BEGIN Record excerpts

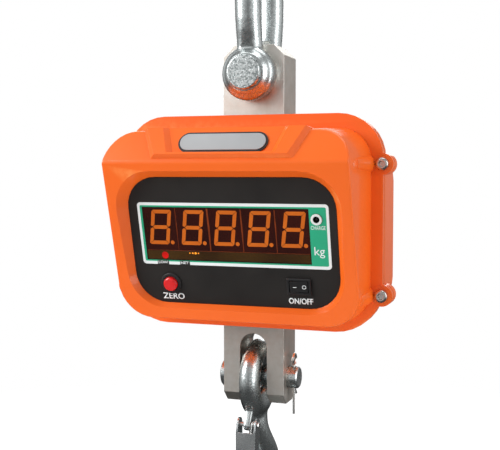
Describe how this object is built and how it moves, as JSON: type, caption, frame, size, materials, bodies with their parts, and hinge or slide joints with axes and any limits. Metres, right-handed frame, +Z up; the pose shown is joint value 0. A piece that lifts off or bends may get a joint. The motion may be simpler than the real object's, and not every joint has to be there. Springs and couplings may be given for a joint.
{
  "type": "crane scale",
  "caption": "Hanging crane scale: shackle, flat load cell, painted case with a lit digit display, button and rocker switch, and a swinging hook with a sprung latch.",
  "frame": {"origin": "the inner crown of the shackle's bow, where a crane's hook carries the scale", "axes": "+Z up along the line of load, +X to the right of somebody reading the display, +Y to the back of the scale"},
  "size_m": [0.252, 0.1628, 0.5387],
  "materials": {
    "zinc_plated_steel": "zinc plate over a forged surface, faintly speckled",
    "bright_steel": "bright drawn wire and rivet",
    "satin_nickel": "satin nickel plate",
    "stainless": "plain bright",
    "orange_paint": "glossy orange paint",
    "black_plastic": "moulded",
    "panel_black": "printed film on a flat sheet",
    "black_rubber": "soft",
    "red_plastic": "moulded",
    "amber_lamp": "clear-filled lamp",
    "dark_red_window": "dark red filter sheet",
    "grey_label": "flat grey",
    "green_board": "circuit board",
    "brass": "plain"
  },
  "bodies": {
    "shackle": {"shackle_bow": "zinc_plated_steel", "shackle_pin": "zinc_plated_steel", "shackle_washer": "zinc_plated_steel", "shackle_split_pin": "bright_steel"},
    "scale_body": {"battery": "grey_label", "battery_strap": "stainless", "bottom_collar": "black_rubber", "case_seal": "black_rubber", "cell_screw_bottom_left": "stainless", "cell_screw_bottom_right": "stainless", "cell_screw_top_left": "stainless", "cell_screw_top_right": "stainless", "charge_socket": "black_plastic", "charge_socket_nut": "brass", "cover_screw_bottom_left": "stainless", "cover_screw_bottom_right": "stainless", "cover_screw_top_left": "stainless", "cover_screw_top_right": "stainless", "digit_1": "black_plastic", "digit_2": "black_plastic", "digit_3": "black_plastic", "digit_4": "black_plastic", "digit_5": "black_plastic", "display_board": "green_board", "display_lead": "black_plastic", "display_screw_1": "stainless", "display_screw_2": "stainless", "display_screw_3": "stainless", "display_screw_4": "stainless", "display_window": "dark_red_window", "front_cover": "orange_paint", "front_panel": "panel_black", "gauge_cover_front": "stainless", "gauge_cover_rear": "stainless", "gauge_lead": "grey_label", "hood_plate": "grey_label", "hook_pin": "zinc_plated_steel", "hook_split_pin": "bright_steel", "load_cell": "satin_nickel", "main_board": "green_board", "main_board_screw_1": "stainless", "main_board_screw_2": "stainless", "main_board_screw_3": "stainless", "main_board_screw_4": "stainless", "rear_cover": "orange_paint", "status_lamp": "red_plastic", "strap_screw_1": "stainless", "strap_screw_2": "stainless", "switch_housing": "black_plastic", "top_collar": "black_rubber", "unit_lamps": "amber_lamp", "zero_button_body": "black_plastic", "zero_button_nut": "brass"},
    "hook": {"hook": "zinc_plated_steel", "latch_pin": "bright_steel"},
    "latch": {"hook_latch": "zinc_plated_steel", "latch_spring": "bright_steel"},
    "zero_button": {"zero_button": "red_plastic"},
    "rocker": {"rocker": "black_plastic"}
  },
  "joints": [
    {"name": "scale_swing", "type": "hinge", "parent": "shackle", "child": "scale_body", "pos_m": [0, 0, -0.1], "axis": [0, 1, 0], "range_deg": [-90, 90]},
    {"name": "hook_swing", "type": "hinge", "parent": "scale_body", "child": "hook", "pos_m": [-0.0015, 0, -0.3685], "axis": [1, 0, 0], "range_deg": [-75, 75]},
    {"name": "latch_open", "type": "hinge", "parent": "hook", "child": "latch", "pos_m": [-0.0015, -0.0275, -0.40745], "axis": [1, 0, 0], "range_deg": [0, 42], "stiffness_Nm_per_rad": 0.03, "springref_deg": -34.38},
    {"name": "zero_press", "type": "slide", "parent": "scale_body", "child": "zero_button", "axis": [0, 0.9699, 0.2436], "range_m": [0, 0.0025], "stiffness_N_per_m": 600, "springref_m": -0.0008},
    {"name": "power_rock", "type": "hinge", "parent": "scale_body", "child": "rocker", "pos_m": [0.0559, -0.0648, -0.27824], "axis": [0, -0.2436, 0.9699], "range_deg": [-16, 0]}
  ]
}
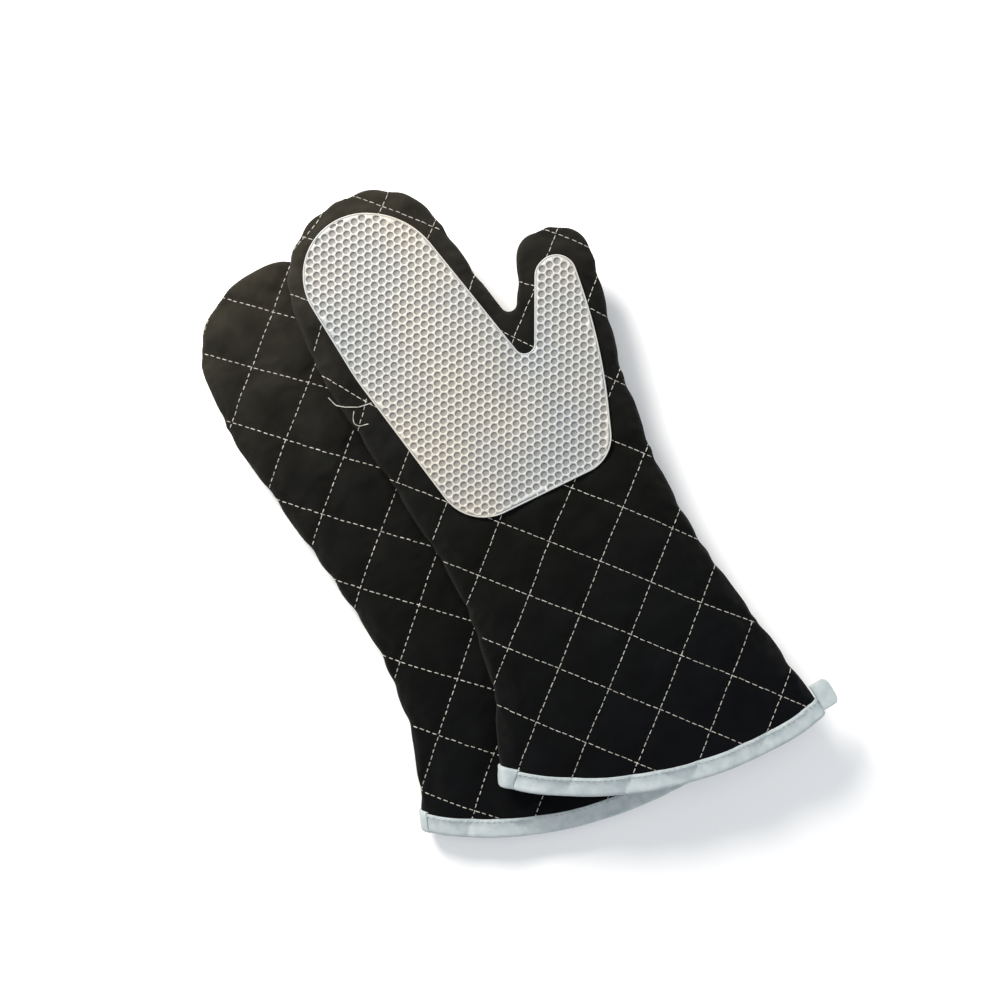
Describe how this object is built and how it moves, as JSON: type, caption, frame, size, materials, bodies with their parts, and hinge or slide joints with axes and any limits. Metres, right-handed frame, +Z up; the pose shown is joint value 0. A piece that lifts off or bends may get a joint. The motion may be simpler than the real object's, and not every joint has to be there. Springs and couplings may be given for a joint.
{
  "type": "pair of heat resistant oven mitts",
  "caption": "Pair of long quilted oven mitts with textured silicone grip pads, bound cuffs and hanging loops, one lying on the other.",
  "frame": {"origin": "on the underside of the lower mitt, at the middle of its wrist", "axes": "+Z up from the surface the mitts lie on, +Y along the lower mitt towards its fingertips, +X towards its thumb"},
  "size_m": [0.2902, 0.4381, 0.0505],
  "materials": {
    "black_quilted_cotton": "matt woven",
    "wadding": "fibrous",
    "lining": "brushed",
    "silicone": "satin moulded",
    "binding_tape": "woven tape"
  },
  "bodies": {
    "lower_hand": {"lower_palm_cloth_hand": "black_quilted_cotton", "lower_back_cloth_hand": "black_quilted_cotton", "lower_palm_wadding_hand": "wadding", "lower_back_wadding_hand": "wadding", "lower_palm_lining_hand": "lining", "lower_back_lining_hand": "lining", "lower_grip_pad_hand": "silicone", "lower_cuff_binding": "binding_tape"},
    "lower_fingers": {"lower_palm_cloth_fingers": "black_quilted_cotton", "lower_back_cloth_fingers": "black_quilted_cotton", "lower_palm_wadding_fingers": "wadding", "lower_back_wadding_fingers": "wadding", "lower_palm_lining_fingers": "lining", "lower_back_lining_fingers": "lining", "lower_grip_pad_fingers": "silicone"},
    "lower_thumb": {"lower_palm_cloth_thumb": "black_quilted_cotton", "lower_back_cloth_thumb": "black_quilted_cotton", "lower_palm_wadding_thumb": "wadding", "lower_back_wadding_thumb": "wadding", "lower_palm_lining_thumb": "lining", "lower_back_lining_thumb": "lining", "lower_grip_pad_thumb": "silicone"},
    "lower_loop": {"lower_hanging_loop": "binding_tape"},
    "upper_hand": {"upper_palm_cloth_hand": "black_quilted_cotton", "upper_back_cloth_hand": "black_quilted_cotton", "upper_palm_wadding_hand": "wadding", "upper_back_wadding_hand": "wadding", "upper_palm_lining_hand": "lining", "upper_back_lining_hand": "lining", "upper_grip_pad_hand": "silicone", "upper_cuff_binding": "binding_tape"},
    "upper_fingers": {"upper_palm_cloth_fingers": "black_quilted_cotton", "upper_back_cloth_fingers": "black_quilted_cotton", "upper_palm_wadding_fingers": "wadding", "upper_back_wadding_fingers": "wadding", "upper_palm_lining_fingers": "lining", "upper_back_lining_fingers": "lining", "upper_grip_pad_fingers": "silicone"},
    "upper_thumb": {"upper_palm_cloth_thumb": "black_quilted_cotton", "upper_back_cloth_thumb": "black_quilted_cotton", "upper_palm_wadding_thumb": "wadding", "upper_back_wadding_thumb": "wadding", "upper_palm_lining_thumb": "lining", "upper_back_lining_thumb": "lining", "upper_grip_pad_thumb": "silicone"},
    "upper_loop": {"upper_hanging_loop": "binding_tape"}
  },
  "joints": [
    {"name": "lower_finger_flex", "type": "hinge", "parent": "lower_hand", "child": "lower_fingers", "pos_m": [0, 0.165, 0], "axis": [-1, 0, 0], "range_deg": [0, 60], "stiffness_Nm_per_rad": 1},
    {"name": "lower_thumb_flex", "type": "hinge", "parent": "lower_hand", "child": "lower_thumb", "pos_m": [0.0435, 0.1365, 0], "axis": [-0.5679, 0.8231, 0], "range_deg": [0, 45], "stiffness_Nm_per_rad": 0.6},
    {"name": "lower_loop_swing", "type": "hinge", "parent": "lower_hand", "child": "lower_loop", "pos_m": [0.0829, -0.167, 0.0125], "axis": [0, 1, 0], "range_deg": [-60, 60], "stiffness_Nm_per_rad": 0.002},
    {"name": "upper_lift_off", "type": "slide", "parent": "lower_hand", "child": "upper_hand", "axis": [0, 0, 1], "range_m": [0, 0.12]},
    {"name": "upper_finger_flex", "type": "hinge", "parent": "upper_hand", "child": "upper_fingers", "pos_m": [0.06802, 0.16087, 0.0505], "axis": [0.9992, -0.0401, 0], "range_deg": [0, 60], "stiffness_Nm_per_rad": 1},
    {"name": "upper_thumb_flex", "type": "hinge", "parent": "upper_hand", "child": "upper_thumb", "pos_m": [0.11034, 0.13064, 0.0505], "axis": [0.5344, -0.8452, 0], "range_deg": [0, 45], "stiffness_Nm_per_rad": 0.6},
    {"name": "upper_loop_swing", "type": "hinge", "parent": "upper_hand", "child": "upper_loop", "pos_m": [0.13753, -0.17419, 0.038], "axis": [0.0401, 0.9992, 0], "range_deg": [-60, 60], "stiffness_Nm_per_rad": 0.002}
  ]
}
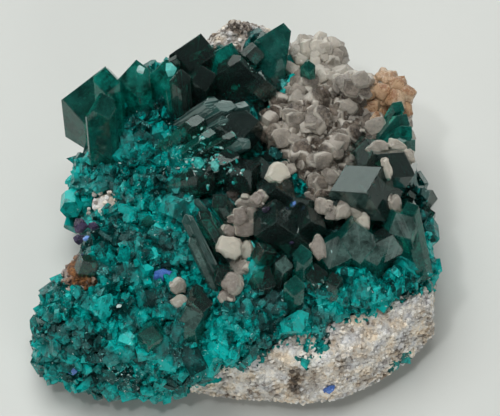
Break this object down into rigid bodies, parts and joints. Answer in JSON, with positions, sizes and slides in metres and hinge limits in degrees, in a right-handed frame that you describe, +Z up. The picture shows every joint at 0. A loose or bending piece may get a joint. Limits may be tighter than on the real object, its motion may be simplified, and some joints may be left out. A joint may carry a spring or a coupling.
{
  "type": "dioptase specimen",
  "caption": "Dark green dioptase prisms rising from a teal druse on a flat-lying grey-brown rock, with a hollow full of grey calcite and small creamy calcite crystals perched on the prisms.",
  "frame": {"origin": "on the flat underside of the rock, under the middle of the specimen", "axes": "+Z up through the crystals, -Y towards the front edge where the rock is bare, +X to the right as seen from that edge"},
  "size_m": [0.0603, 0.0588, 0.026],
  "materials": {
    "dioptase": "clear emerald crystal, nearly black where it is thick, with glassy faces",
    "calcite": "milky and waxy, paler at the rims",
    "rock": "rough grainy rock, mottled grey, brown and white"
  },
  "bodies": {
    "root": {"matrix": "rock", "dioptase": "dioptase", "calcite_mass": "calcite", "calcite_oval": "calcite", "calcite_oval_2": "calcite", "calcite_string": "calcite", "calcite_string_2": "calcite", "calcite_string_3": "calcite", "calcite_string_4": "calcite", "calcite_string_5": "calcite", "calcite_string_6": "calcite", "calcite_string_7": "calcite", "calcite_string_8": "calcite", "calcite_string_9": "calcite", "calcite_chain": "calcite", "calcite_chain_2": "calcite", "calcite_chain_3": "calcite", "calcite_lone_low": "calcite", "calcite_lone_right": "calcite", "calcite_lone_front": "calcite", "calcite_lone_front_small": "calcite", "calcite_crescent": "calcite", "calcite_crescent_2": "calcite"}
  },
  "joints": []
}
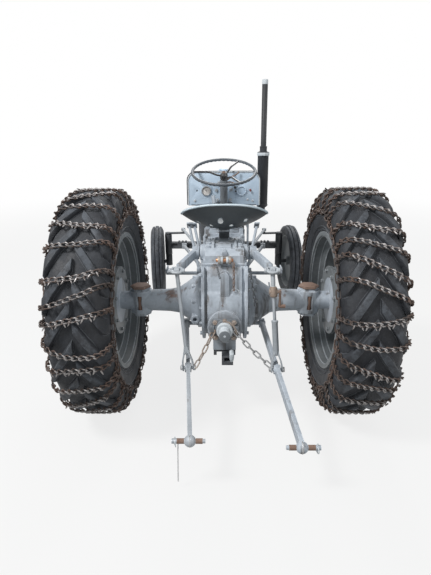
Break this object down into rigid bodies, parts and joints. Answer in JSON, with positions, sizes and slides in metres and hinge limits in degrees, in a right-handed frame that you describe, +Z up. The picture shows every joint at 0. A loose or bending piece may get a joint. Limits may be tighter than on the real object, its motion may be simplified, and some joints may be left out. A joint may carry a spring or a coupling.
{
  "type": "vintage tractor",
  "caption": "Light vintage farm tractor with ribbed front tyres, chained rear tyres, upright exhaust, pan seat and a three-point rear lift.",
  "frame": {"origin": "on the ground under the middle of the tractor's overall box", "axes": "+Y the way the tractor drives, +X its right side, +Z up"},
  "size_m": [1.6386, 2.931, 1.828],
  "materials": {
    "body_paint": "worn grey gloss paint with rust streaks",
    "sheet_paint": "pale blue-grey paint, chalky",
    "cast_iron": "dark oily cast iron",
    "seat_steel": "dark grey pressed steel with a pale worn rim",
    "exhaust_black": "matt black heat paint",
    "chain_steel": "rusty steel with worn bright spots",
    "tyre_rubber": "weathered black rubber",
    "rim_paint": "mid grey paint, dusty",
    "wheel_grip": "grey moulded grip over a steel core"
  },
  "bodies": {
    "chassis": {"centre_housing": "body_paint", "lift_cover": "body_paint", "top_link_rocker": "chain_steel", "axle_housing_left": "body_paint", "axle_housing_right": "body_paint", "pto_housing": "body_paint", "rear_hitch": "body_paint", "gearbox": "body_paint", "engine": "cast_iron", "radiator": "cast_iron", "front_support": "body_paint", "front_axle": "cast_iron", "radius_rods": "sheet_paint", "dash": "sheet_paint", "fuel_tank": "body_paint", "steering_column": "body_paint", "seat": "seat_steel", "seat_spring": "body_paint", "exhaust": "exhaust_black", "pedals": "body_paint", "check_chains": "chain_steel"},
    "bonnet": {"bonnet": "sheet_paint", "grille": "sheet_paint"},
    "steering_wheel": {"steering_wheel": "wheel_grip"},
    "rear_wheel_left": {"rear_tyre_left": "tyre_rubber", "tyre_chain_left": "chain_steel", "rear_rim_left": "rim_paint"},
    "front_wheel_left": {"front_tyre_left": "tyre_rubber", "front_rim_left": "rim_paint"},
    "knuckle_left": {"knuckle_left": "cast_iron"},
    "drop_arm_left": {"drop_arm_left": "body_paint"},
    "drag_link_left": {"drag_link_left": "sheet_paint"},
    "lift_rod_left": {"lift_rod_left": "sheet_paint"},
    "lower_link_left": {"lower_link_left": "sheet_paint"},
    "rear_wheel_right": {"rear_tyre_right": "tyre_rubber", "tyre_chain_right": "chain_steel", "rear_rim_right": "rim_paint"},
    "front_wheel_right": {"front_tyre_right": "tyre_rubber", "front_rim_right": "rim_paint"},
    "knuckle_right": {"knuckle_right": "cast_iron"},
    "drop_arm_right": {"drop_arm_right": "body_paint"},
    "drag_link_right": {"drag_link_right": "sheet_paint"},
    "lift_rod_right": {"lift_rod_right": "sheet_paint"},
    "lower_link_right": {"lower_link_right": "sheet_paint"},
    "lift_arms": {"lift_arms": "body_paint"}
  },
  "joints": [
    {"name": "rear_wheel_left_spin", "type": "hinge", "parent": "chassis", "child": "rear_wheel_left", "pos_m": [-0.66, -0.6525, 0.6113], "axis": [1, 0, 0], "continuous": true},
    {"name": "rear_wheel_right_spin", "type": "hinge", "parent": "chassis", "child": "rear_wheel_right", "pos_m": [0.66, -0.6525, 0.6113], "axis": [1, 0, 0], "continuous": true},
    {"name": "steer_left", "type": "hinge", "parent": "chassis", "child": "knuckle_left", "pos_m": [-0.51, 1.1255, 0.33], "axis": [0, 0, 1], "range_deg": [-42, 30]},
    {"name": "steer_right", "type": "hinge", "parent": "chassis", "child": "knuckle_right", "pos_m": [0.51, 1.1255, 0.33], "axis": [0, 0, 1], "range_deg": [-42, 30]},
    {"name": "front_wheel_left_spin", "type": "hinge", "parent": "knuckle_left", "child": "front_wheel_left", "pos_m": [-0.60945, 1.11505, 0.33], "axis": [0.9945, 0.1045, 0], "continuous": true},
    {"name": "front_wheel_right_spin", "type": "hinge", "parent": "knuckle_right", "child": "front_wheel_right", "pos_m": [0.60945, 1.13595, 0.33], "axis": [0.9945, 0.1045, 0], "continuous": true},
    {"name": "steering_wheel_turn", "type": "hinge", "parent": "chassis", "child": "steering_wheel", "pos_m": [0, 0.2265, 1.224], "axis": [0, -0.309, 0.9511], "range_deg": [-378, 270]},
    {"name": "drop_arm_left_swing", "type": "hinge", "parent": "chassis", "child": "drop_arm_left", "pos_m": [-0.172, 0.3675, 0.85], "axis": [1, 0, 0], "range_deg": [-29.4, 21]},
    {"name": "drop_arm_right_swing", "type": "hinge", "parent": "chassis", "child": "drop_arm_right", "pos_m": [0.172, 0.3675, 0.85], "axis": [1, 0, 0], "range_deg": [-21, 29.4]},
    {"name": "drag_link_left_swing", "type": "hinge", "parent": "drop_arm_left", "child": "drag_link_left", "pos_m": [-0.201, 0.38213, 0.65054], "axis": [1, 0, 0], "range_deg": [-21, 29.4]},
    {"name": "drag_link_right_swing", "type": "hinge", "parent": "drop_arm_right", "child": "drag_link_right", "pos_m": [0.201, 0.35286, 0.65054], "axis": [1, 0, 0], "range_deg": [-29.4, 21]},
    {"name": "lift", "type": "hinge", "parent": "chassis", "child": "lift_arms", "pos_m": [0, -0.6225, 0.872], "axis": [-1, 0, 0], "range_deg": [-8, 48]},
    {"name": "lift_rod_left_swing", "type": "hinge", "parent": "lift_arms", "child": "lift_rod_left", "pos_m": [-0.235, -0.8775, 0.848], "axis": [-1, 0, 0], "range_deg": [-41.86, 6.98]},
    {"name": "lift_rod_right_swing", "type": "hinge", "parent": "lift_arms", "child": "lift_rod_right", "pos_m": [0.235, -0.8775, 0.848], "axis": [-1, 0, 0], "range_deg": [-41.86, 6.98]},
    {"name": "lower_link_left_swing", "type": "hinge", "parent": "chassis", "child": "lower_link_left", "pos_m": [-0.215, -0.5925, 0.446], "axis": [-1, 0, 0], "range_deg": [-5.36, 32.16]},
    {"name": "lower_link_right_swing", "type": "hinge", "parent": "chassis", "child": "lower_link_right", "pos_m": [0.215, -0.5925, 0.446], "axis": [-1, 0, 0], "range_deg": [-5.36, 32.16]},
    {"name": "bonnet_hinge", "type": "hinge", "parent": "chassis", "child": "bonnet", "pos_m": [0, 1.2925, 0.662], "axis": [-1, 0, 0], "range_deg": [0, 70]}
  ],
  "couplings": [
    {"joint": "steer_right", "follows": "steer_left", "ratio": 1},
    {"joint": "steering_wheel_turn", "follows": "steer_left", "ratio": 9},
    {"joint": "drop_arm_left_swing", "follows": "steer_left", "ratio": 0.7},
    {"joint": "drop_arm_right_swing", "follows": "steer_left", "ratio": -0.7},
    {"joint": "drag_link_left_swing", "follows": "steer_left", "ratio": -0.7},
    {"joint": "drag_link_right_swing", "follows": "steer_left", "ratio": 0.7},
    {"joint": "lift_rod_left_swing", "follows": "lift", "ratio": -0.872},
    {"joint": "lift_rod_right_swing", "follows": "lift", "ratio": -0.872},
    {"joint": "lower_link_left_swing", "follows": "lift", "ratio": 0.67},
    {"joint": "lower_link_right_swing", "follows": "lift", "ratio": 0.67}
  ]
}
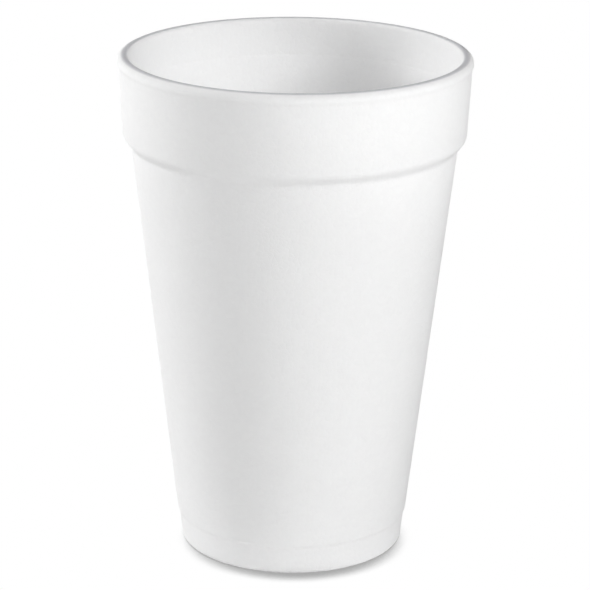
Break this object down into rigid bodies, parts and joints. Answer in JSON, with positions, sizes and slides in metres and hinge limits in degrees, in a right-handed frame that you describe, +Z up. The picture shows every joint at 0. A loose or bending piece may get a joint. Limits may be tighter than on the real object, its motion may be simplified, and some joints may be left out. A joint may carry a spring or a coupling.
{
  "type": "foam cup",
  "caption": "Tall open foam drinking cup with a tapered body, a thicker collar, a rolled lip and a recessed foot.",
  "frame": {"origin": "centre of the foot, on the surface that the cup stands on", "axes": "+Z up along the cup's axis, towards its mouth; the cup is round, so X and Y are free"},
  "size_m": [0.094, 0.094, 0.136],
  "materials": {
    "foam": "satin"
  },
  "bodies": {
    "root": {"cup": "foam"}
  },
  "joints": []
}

END Record excerpts

== The exercise ==
Of the lines in the data, how many hold the string "caption"? State the number, nothing else.

== Completed task ==
7